### Provided material
----------------

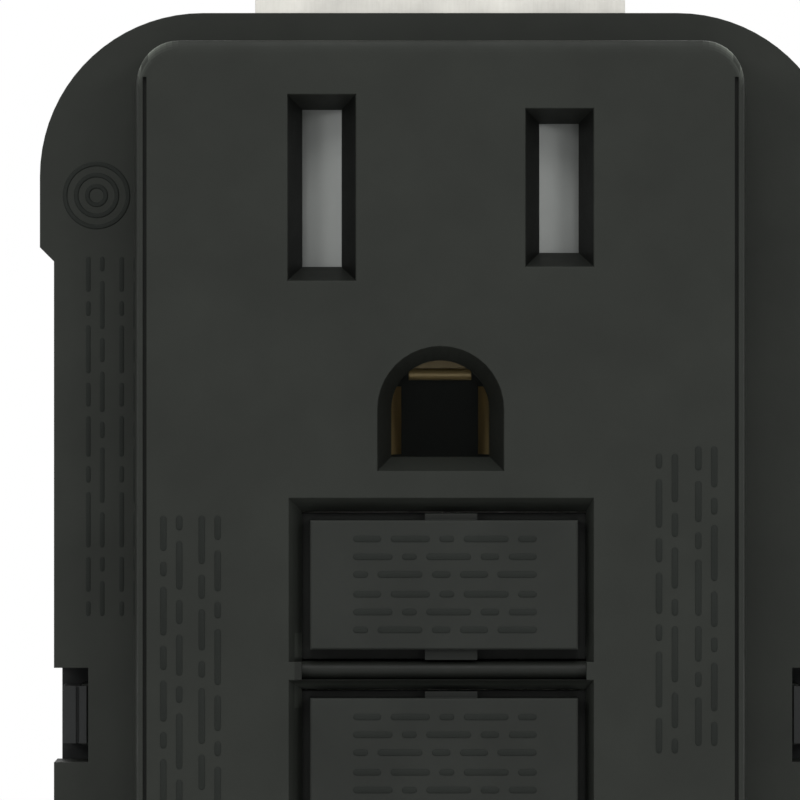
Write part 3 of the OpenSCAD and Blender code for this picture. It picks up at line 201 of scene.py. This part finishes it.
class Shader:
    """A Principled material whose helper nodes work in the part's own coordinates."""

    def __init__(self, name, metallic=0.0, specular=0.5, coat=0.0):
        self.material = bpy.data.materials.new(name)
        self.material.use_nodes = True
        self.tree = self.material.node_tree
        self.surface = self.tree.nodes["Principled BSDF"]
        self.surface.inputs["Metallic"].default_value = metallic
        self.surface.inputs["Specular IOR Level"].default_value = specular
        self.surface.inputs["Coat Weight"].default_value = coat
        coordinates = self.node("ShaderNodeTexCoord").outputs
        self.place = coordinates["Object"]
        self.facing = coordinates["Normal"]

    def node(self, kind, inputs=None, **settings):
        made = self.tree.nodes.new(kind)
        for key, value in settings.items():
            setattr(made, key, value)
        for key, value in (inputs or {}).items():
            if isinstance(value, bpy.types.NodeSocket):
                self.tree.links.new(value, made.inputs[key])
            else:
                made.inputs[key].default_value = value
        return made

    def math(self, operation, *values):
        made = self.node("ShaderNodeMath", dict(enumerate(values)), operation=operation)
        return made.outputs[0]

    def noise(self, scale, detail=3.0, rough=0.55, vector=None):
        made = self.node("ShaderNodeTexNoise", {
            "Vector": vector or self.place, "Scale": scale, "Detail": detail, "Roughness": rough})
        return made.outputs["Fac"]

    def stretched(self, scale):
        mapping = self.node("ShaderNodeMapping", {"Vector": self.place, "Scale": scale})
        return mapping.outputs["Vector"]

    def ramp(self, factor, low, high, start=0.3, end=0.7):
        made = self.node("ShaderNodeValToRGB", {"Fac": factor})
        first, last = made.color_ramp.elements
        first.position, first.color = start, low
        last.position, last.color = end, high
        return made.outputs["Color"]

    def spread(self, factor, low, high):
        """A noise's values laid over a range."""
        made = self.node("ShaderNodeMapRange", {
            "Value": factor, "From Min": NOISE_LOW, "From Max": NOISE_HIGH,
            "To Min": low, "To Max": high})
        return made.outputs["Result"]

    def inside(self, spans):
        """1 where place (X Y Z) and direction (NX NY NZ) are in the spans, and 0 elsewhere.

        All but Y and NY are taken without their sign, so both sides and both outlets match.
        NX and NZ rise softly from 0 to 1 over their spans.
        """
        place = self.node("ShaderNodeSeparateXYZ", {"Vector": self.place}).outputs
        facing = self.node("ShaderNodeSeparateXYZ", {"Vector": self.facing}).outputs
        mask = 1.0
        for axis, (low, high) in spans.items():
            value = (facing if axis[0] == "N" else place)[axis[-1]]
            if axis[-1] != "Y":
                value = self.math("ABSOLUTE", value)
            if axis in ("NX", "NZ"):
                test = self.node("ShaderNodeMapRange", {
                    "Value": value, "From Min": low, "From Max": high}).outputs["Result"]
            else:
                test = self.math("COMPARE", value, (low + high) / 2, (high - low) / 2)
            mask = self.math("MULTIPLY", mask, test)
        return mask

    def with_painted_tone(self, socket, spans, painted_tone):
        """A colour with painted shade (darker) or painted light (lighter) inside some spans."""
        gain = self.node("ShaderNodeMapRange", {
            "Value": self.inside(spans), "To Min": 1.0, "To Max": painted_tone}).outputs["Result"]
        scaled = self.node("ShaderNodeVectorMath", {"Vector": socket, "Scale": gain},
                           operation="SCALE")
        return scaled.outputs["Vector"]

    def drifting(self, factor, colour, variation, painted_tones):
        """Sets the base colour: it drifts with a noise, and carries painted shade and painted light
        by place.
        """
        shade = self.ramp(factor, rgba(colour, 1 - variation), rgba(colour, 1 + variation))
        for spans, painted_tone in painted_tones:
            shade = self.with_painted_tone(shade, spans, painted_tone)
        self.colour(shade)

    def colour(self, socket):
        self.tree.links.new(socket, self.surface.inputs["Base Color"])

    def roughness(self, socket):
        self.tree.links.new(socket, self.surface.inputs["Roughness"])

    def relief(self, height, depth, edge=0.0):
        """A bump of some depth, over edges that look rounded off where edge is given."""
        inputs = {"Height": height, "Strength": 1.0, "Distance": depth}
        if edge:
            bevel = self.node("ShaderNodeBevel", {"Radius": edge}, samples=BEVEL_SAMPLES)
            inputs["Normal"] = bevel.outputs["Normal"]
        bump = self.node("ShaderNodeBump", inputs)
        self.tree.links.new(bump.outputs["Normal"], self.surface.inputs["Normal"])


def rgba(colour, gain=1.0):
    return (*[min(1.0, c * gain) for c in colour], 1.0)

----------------

Print all the data exactly.

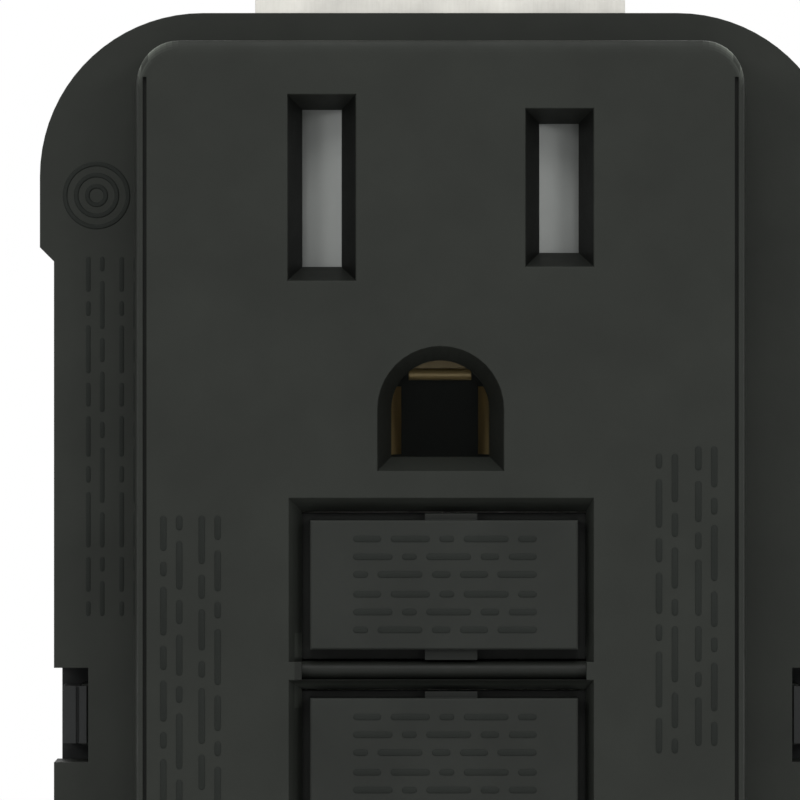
Write part 3 of the OpenSCAD and Blender code for this picture. It picks up at line 201 of scene.py. This part finishes it.
class Shader:
    """A Principled material whose helper nodes work in the part's own coordinates."""

    def __init__(self, name, metallic=0.0, specular=0.5, coat=0.0):
        self.material = bpy.data.materials.new(name)
        self.material.use_nodes = True
        self.tree = self.material.node_tree
        self.surface = self.tree.nodes["Principled BSDF"]
        self.surface.inputs["Metallic"].default_value = metallic
        self.surface.inputs["Specular IOR Level"].default_value = specular
        self.surface.inputs["Coat Weight"].default_value = coat
        coordinates = self.node("ShaderNodeTexCoord").outputs
        self.place = coordinates["Object"]
        self.facing = coordinates["Normal"]

    def node(self, kind, inputs=None, **settings):
        made = self.tree.nodes.new(kind)
        for key, value in settings.items():
            setattr(made, key, value)
        for key, value in (inputs or {}).items():
            if isinstance(value, bpy.types.NodeSocket):
                self.tree.links.new(value, made.inputs[key])
            else:
                made.inputs[key].default_value = value
        return made

    def math(self, operation, *values):
        made = self.node("ShaderNodeMath", dict(enumerate(values)), operation=operation)
        return made.outputs[0]

    def noise(self, scale, detail=3.0, rough=0.55, vector=None):
        made = self.node("ShaderNodeTexNoise", {
            "Vector": vector or self.place, "Scale": scale, "Detail": detail, "Roughness": rough})
        return made.outputs["Fac"]

    def stretched(self, scale):
        mapping = self.node("ShaderNodeMapping", {"Vector": self.place, "Scale": scale})
        return mapping.outputs["Vector"]

    def ramp(self, factor, low, high, start=0.3, end=0.7):
        made = self.node("ShaderNodeValToRGB", {"Fac": factor})
        first, last = made.color_ramp.elements
        first.position, first.color = start, low
        last.position, last.color = end, high
        return made.outputs["Color"]

    def spread(self, factor, low, high):
        """A noise's values laid over a range."""
        made = self.node("ShaderNodeMapRange", {
            "Value": factor, "From Min": NOISE_LOW, "From Max": NOISE_HIGH,
            "To Min": low, "To Max": high})
        return made.outputs["Result"]

    def inside(self, spans):
        """1 where place (X Y Z) and direction (NX NY NZ) are in the spans, and 0 elsewhere.

        All but Y and NY are taken without their sign, so both sides and both outlets match.
        NX and NZ rise softly from 0 to 1 over their spans.
        """
        place = self.node("ShaderNodeSeparateXYZ", {"Vector": self.place}).outputs
        facing = self.node("ShaderNodeSeparateXYZ", {"Vector": self.facing}).outputs
        mask = 1.0
        for axis, (low, high) in spans.items():
            value = (facing if axis[0] == "N" else place)[axis[-1]]
            if axis[-1] != "Y":
                value = self.math("ABSOLUTE", value)
            if axis in ("NX", "NZ"):
                test = self.node("ShaderNodeMapRange", {
                    "Value": value, "From Min": low, "From Max": high}).outputs["Result"]
            else:
                test = self.math("COMPARE", value, (low + high) / 2, (high - low) / 2)
            mask = self.math("MULTIPLY", mask, test)
        return mask

    def with_painted_tone(self, socket, spans, painted_tone):
        """A colour with painted shade (darker) or painted light (lighter) inside some spans."""
        gain = self.node("ShaderNodeMapRange", {
            "Value": self.inside(spans), "To Min": 1.0, "To Max": painted_tone}).outputs["Result"]
        scaled = self.node("ShaderNodeVectorMath", {"Vector": socket, "Scale": gain},
                           operation="SCALE")
        return scaled.outputs["Vector"]

    def drifting(self, factor, colour, variation, painted_tones):
        """Sets the base colour: it drifts with a noise, and carries painted shade and painted light
        by place.
        """
        shade = self.ramp(factor, rgba(colour, 1 - variation), rgba(colour, 1 + variation))
        for spans, painted_tone in painted_tones:
            shade = self.with_painted_tone(shade, spans, painted_tone)
        self.colour(shade)

    def colour(self, socket):
        self.tree.links.new(socket, self.surface.inputs["Base Color"])

    def roughness(self, socket):
        self.tree.links.new(socket, self.surface.inputs["Roughness"])

    def relief(self, height, depth, edge=0.0):
        """A bump of some depth, over edges that look rounded off where edge is given."""
        inputs = {"Height": height, "Strength": 1.0, "Distance": depth}
        if edge:
            bevel = self.node("ShaderNodeBevel", {"Radius": edge}, samples=BEVEL_SAMPLES)
            inputs["Normal"] = bevel.outputs["Normal"]
        bump = self.node("ShaderNodeBump", inputs)
        self.tree.links.new(bump.outputs["Normal"], self.surface.inputs["Normal"])


def rgba(colour, gain=1.0):
    return (*[min(1.0, c * gain) for c in colour], 1.0)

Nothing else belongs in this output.